I guess I'm in between. I basically agree with Steve, although there's something cloying, not quite sincere, and possibly even diabolical about Brian Wilson that's always kept me at arm's length. ("I Wasn't Made For These Times," for instance, strikes me as maudlin and fraudulent.)

But as a sort of musical architecture, even a song like "Be True to Your School" is pretty staggering. "God Only Knows," in terms of chording and arrangement, is up there with Kurt Weill, for my money. And "Surf's Up" is an amazing piece of work too. It's true that "Smile" is a solo album, but it's also true that it was written at the band's peak, and sounds almost exactly like the decades-old rough mixes.

I'm never going to be a member of Wilson's cult, but IMO he's pretty goddamn close to being as good as they say he is.

That said, does pop music really need a canon? Are there artists to whom one actually owes loyalty or even respect? I tend to think not.

Gardner said...

Steve does indeed nail it. What a joy to read his writing on this topic. There may be more to say, but there's not anything else to say, if that makes sense.

I'm provoked, I confess, by the question of whether pop music needs a canon, followed by the even more provocative question of whether there are artists to whom one actually owes loyalty or even respect. The answer to the second question is "yes." Human beings create art. If any human being deserves loyalty or respect, and I for one think many do, then artists qualify as well.

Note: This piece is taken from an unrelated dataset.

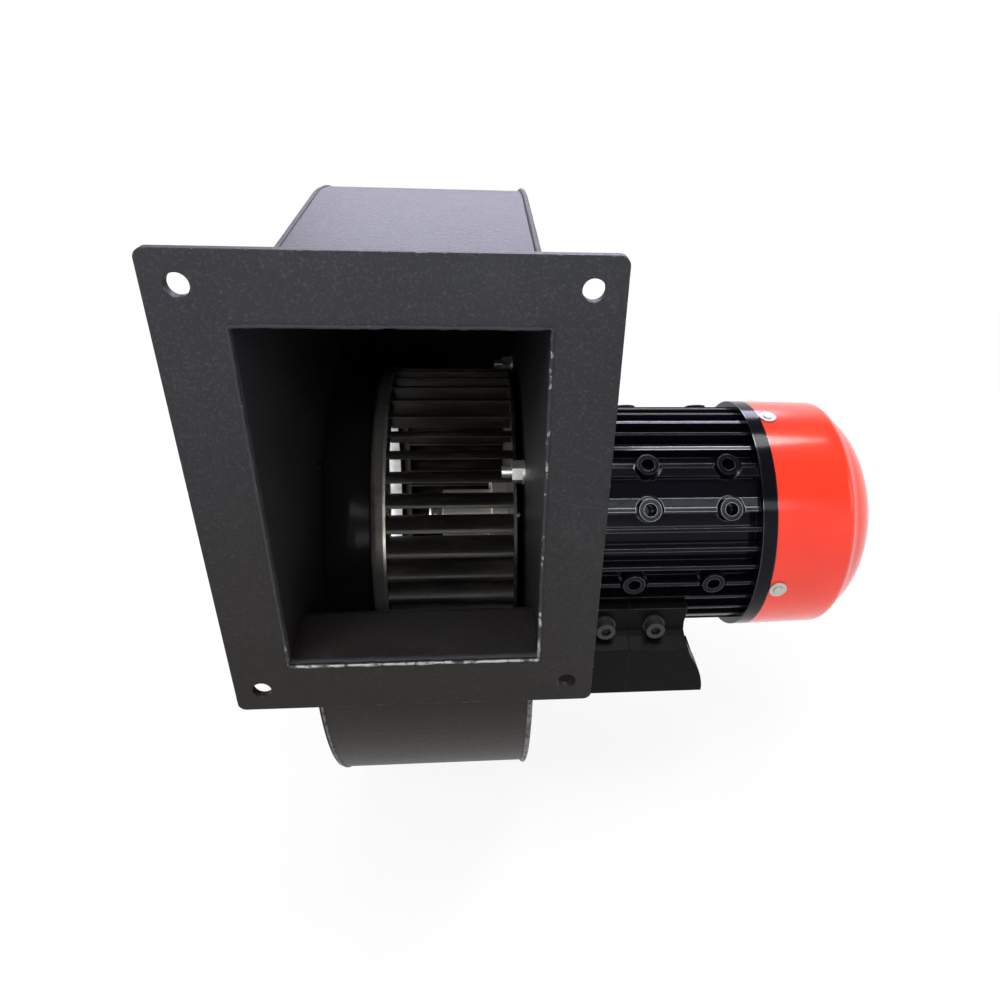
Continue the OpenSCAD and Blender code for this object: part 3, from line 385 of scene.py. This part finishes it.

Brian's art has been a crucial part of my life. Brian made the art. Not alone, of course, but it wouldn't have happened the way it did without him, and I can damn well tell what he's brought to the party. So I owe him loyalty and respect. (Cf. the party scene in the Brian section of Lewis Shiner's "Glimpses.")

That the canon question comes into play in this context says a great deal about the canon question and its tendencies. 'Nuff said.

I'm sorry, but the above comment in my view carries its own diabolical agenda. Maybe I've just been in academia too long. I'd give up my Ph.D. to have written even one song remotely as good as "She Knows Me Too Well" or any number of other Brian masterpieces.